Edmond Casarella (September 3, 1920 – February 13, 1996) was an American printmaker, painter, and sculptor based in the New York metropolitan area. He developed the innovative use of a layered cardboard printing matrix that could be carved like a woodcut, enabling the inexpensive creation of large-scale works.

Casarella was born in Newark, New Jersey on September 3, 1920 to an ethnic Italian family. His family moved to Brooklyn, where he attended local schools. He graduated from Cooper Union College in 1942. He became a mentor to Vincent Longo, a younger boy in the neighborhood who was interested in art and followed Casarella to Cooper Union. Longo also became an artist, and has worked chiefly as a painter since the late 20th century.
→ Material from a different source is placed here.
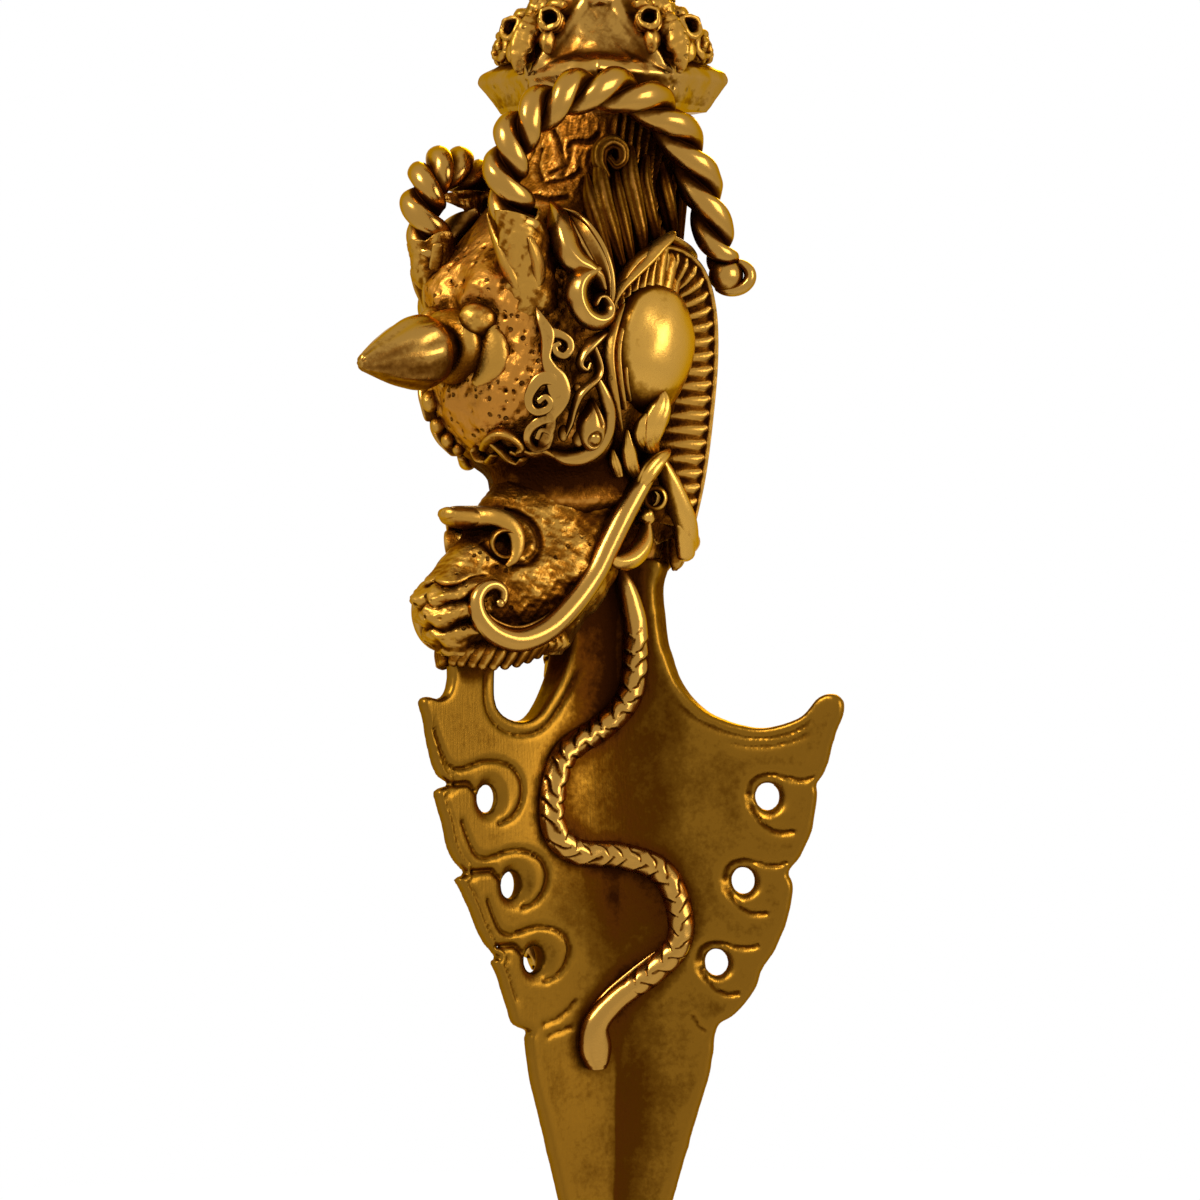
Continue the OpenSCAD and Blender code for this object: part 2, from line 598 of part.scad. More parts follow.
// Forehead spike: a fat cone on a slim neck, seated in a collar on the brow
spike_share = 0.465;
module at_spike() {
  translate(on_skull(spike_share, 0)) rotate([100, 0, 0]) children();
}
module spike_tenon(grow) {
  at_spike() translate([0, 0, -5 - grow]) cylinder(r = 2 + grow, h = 8 + grow, $fn = 16);
}
module spike_collar() {
  color(gold) difference() {
    union() {
      at_spike() translate([0, 0, -1.6]) cylinder(r1 = 5.6, r2 = 4.6, h = 3.8, $fn = 16);
      for (side = [-1, 1]) hull() {
        translate(on_skull(spike_share + 0.05, side * 13, 0.4)) sphere(r = 3, $fn = 8);
        translate(on_skull(spike_share - 0.05, side * 20, 0.3)) sphere(r = 1.8, $fn = 8);
      }
    }
    skull_form();
    spike_tenon(pin_gap);
  }
}
module forehead_spike() {
  r = spike_d / 2;
  color(pale_gold) {
    spike_tenon(0);
    at_spike() translate([0, 0, 2.2]) rotate_extrude($fn = 32)
      polygon([[0, 0], [2.9, 0], [2.7, 1.4], [3.6, 2.4], [r - 0.5, 3], [r, 4.4], [r * 0.93, 6.4],
        [r * 0.7, spike_len * 0.62], [r * 0.34, spike_len * 0.88], [0.5, spike_len], [0, spike_len]]);
  }
}

// Mane: locks that fall from the crown behind the horns, each a tapering wave
module lock(top, foot, around, sway, half) {
  skull_strip([for (i = [0:4]) let (q = i / 4)
    [mix(top, foot, q), around + sway * sin(360 * q) + 6 * q, 0.7 * sin(180 * q) + 0.2,
      half * (0.5 + 0.7 * sin(150 * q + 15)) * (1 - 0.55 * q * q), half * (1 - 0.4 * q)]], 4);
}
module mane_side(left) {
  on_side(left) color(deep_gold) difference() {
    for (i = [0:3]) lock(0.95 - 0.01 * i, 0.68 - 0.015 * i, 62 + 16 * i, 4, 2.2);
    skull_form();
    // Mirrored twice, the horn that lies against these locks keeps its own lay
    on_side(left) horn(left);
  }
}
module mane_back() {
  color(deep_gold) difference() {
    for (i = [-1.5:1.5]) lock(0.93 - 0.03 * abs(i), 0.3 + 0.03 * abs(i), 177 + 20 * i, 5, 2.6);
    skull_form();
  }
}

// Knots: a square bead, widest at its girdle, with a hollowed triangle above each corner of the girdle
// and a mask on each of the four faces between
module knot_form(width, height, z) {
  r = width / 2;
  foot = knot_foot_r;
  level = [[0, 0.78 * r], [0.13, 0.93 * r], [0.34, r], [0.88, foot + 0.8], [1, foot]];
  loft([for (l = level) let (flat = mix(1, 0.8, (l[1] - foot) / (r - foot)))
    [for (i = [0:7]) let (k = i % 2 == 1 ? l[1] : l[1] * flat)
      [k * cos(45 * i), k * sin(45 * i), z + l[0] * height]]]);
}
module knot(width, height, z) {
  r = width / 2;
  color(gold) difference() {
    knot_form(width, height, z);
    // Radial place, place aside and height share of each hollow's base, the floor's middle and the apex
    middle = (r + knot_foot_r) / 2 + 0.4;
    for (i = [0:3]) rotate([0, 0, 45 + 90 * i]) hull()
      for (c = [[0.88 * r, 0, 0.47], [0.62 * r, 0.37 * r, 0.46], [0.62 * r, -0.37 * r, 0.46],
        [middle - knot_hollow, 0, 0.62], [knot_foot_r + 0.2, 0, 0.86]])
        translate([c[0], c[1], z + height * c[2]]) rotate([0, 90, 0]) cylinder(r = 0.4, h = 7, $fn = 4);
    rod_hole(z - 1, height + 2);
  }
}
module knot_masks(width, height, z) {
  // Each mask has two ringed eyes, a beaked muzzle and a curled ear at each side
  r = width / 2;
  u = height / 16.5;
  color(pale_gold) difference() {
    for (i = [0:3]) rotate([0, 0, 90 * i]) {
      hull() {
        translate([r * 0.74, 0, z + height * 0.66]) sphere(r = 2.1 * u, $fn = 6);
        translate([r * 0.83, 0, z + height * 0.34]) sphere(r = 1.2 * u, $fn = 5);
      }
      for (side = [-1, 1]) {
        translate([r * 0.68, side * 3.9 * u, z + height * 0.72]) rotate([0, 72, side * 24]) difference() {
          cylinder(r1 = 2.5 * u, r2 = 1.9 * u, h = 3.2 * u, $fn = 7);
          translate([0, 0, 1.4 * u]) cylinder(r = 0.9 * u, h = 3, $fn = 4);
        }
        translate([r * 0.62, side * 7.6 * u, z + height * 0.6]) rotate([0, 90, side * 40])
          cylinder(r1 = 2.2 * u, r2 = 1.4 * u, h = 2.6 * u, $fn = 5);
      }
    }
    knot_form(width, height, z);
  }
}

// Handle: every piece is threaded on the tie rod
module rod_hole(z, h) {
  translate([0, 0, z]) cylinder(r = rod_r + pin_gap, h = h, $fn = 20);
}
module flip(z, h, up) {
  // Stands a piece of height h on z, or hangs the same piece upside down there
  translate([0, 0, up ? z : z + h]) mirror([0, 0, up ? 0 : 1]) children();
}
module lotus(z, up) {
  // A fluted collar whose petals open away from the grip
  color(gold) difference() {
    flip(z, lotus_h, up) rotate_extrude($fn = 48)
      polygon([[0, 0], [lotus_r - 2.2, 0], [lotus_r - 1.8, 1.2], [lotus_r - 2.6, 2.2], [lotus_r - 2.2, 3],
        [lotus_r - 0.4, 5], [lotus_r, 7], [lotus_r - 1.2, 8.6], [grip_r - 1.4, lotus_h], [0, lotus_h]]);
    flip(z, lotus_h, up) for (i = [0:petals - 1]) rotate([0, 0, 360 * (i + 0.5) / petals])
      translate([lotus_r + 0.5, 0, 6.4]) rotate([0, -22, 0]) cylinder(r = 1.3, h = 12, center = true, $fn = 16);
    rod_hole(z - 1, lotus_h + 2);
  }
}
module grip_part(z, up) {
  // A tapering half of the grip, hollowed between its ribs like a bundle of closed prongs
  color(gold) difference() {
    flip(z, grip_half, up) rotate_extrude($fn = 48)
      polygon([[0, 0], [grip_r - 2.6, 0], [grip_r - 0.8, grip_half * 0.16], [grip_r, grip_half * 0.4],
        [grip_r - 0.5, grip_half * 0.7], [grip_r - 2.2, grip_half], [0, grip_half]]);
    for (i = [0:flutes - 1]) rotate([0, 0, 360 * (i + 0.5) / flutes])
      translate([grip_r + 1, 0, z - 1]) cylinder(r = 2.1, h = grip_half + 2, $fn = 20);
    rod_hole(z - 1, grip_half + 2);
  }
}
module grip_ring() {
  // Two beaded bands with a groove between them
  beads = 2 * flutes;
  color(pale_gold) difference() {
    union() {
      translate([0, 0, z_ring]) cylinder(r = grip_r - 0.6, h = ring_h, $fn = 48);
      for (b = [0.25, 0.75]) translate([0, 0, z_ring + b * ring_h])
        rotate_extrude($fn = 48) translate([grip_r - 0.6, 0]) circle(ring_h / 4, $fn = 20);
    }
    for (i = [0:beads - 1]) rotate([0, 0, 360 * i / beads])
      translate([grip_r + 1.3, 0, z_ring - 1]) cylinder(r = 0.9, h = ring_h + 2, $fn = 14);
    rod_hole(z_ring - 1, ring_h + 2);
  }
}
peen_h = 1.6;
module tie_rod() {
  // The rod's upper end is peened over the top of the finial's seat
  color(deep_gold) {
    translate([0, 0, z_knot - rod_bite + end_play])
      cylinder(r = rod_r, h = z_claws - z_knot + rod_bite - end_play, $fn = 32);
    translate([0, 0, z_claws]) cylinder(r1 = rod_r + 1, r2 = rod_r + 0.2, h = peen_h, $fn = 32);
  }
}

// Finial: half of a vajra, its claws closing over a central spike
module vajra_seat() {
  foot = knot_foot_r;
  color(gold) difference() {
    translate([0, 0, z_vajra]) rotate_extrude($fn = 48)
      polygon([[0, 0], [foot - 1, 0], [foot, 1], [foot - 0.6, 2.2], [foot - 3, 3.4], [foot - 2.4, seat_h - 1],
        [foot - 3.2, seat_h], [0, seat_h]]);
    for (i = [0:petals - 1]) rotate([0, 0, 360 * i / petals])
      translate([foot + 0.5, 0, z_vajra + 1.2]) rotate([0, -28, 0]) cylinder(r = 1, h = 6, center = true, $fn = 14);
    rod_hole(z_vajra - 1, seat_h + 2);
  }
}
// A claw's line: share of vajra_r, share of vajra_h, half width and half depth
CLAW = [[0.36, 0, 1.3, 1.5], [0.62, 0.07, 1.6, 1.7], [0.92, 0.26, 1.5, 1.6], [0.98, 0.44, 1.3, 1.5],
  [0.84, 0.64, 1.2, 1.3], [0.55, 0.82, 1, 1.1], [0.3, 0.93, 0.7, 0.7]];
module vajra_claws() {
  rows = smooth(CLAW, 1);
  color(pale_gold) difference() {
    for (i = [0:claws - 1]) rotate([0, 0, 360 * i / claws])
      sweep([for (r = rows) [r[0] * vajra_r, 0, z_claws + r[1] * vajra_h]], [for (r = rows) [1, 0, 0.01]],
        [for (r = rows) r[2]], [for (r = rows) r[3]], 5);
    vajra_core_form();
  }
}
module vajra_core_form() {
  translate([0, 0, z_claws]) rotate_extrude($fn = 24)
    polygon([[0, 0], [4.4, 0], [3.6, vajra_h * 0.1], [2.2, vajra_h * 0.2], [2.6, vajra_h * 0.4],
      [2.9, vajra_h * 0.56], [2.2, vajra_h * 0.78], [1, vajra_h * 0.94], [0.4, vajra_h], [0, vajra_h]]);
}
module vajra_core() {
  color(pale_gold) difference() {
    vajra_core_form();
    translate([0, 0, z_claws - 0.01]) cylinder(r1 = rod_r + 1.1, r2 = rod_r + 0.3, h = peen_h + 0.15, $fn = 24);
  }
}

blade();
snake(0);  // snake_right
snake(1);  // snake_back
snake(2);  // snake_left
skull();
snout();
lower_jaw();
teeth_upper();
teeth_lower();
lip_strip(false);  // lip_strip_right
lip_strip(true);  // lip_strip_left
nose_visor();
nostril(false);  // nostril_right
nostril(true);  // nostril_left
eye(false);  // eye_right
eye(true);  // eye_left
brow_scroll(false);  // brow_scroll_right
brow_scroll(true);  // brow_scroll_left
brow_beads();
cheek(false);  // cheek_right
cheek(true);  // cheek_left
frill(false);  // frill_right
frill(true);  // frill_left
ear(false);  // ear_right
ear(true);  // ear_left
horn_cup(false);  // horn_cup_right
horn_cup(true);  // horn_cup_left
horn(false);  // horn_right
horn(true);  // horn_left
spike_collar();
forehead_spike();
mane_side(false);  // mane_right
mane_side(true);  // mane_left
mane_back();
knot(knot_w, knot_h, z_knot);  // knot_lower
knot_masks(knot_w, knot_h, z_knot);  // knot_masks_lower
lotus(z_lotus, true);  // lotus_lower
grip_part(z_grip, false);  // grip_lower
grip_ring();
grip_part(z_ring + ring_h, true);  // grip_upper
lotus(z_top_lotus, false);  // lotus_upper
knot(top_knot_w, top_knot_h, z_top_knot);  // knot_upper
knot_masks(top_knot_w, top_knot_h, z_top_knot);  // knot_masks_upper
vajra_seat();
vajra_claws();
vajra_core();
tie_rod();
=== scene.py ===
"""Phurba: a ritual dagger of gilt cast bronze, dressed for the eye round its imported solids.

Sizes are in millimetres until make() puts them into a mesh in metres. The blade's point is the
origin, +Z runs up the handle and the makara's snout points along -Y. Most pieces are sections
carried along a path, turned profiles or other functions of two parameters. The blade is a field,
because its holes and slits need one.
"""
import math
import bpy
import numpy as np
from mathutils import Matrix, Vector


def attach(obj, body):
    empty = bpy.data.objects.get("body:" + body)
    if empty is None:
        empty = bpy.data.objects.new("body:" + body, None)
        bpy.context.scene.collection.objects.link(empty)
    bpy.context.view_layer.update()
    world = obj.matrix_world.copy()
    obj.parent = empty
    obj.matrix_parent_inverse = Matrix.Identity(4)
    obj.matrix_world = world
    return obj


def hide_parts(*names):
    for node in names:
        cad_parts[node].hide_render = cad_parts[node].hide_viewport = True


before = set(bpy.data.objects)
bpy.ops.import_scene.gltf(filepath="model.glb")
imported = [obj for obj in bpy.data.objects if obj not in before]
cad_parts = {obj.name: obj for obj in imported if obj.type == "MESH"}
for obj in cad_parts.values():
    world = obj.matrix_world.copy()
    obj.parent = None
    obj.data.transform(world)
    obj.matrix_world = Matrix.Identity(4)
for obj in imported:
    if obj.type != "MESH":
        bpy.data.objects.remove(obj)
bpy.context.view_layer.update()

# Driving sizes, in millimetres; MM is one of them in Blender's metres
MM = 0.001
BLADE_LEN, FIN_REACH, FIN_EDGE, HOLE_R = 105.5, 37.0, 2.2, 1.8
NECK_LEN, HEAD_LEN, SKULL_W, SKULL_D = 20.5, 67.0, 16.0, 19.5
SNOUT_REACH, SNOUT_DROP, LIP_T = 36.0, 14.0, 3.2
SNAKE_D, SNAKE_HEAD_W, HORN_D, HORN_TURNS = 3.4, 5.0, 6.8, 5.5
KNOT_W, KNOT_H, TOP_KNOT_W, TOP_KNOT_H, KNOT_FOOT = 37.0, 16.5, 31.0, 14.0, 11.0
LOTUS_H, LOTUS_R, GRIP_LEN, GRIP_R, RING_H, SEAT_H = 10.0, 12.6, 40.0, 9.6, 5.0, 6.0
VAJRA_H, VAJRA_R, PETALS, FLUTES, CLAWS = 27.0, 10.0, 12, 8, 4
Z_MOUTH = BLADE_LEN + NECK_LEN
Z_KNOT = Z_MOUTH + HEAD_LEN
Z_LOTUS = Z_KNOT + KNOT_H
Z_GRIP = Z_LOTUS + LOTUS_H
Z_RING = Z_GRIP + (GRIP_LEN - RING_H) / 2
Z_TOP_LOTUS = Z_GRIP + GRIP_LEN
Z_TOP_KNOT = Z_TOP_LOTUS + LOTUS_H
Z_VAJRA = Z_TOP_KNOT + TOP_KNOT_H
Z_CLAWS = Z_VAJRA + SEAT_H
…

Casarella was hired by printmaker Anthony Velonis, who during the 1930s had led the Federal Arts Project in New York and expanded silk-screen printing as a fine art process. Velonis was commissioned to write a pamphlet on this technique, Technical Problems of the Artist: Technique of the Silk Screen Process (1938), which was distributed to WPA art centers across the country. It was very influential in encouraging artists to try this process. The New Deal program created employment opportunities for artists.

In the 1940s, Velonis continued to lead Creative Printmakers Group in New York, which he had co-founded in 1939. Casarella printed serigraphs at this studio. The following year Casarella created the poster for the 1943 exhibition, Artists for Victory.

Casarella joined the U.S. Army in 1944 and fought in Europe during World War II. After his discharge, he studied under the GI Bill at the Brooklyn Museum School from 1949 to 1951, including printmaking with Gabor Peterdi.

Casarella made his first paper relief print in about 1948. He continued to experiment with the medium throughout his career and developed a way of layering cardboard in order to cut it like a woodcut - an inexpensive way to produce large-scale works.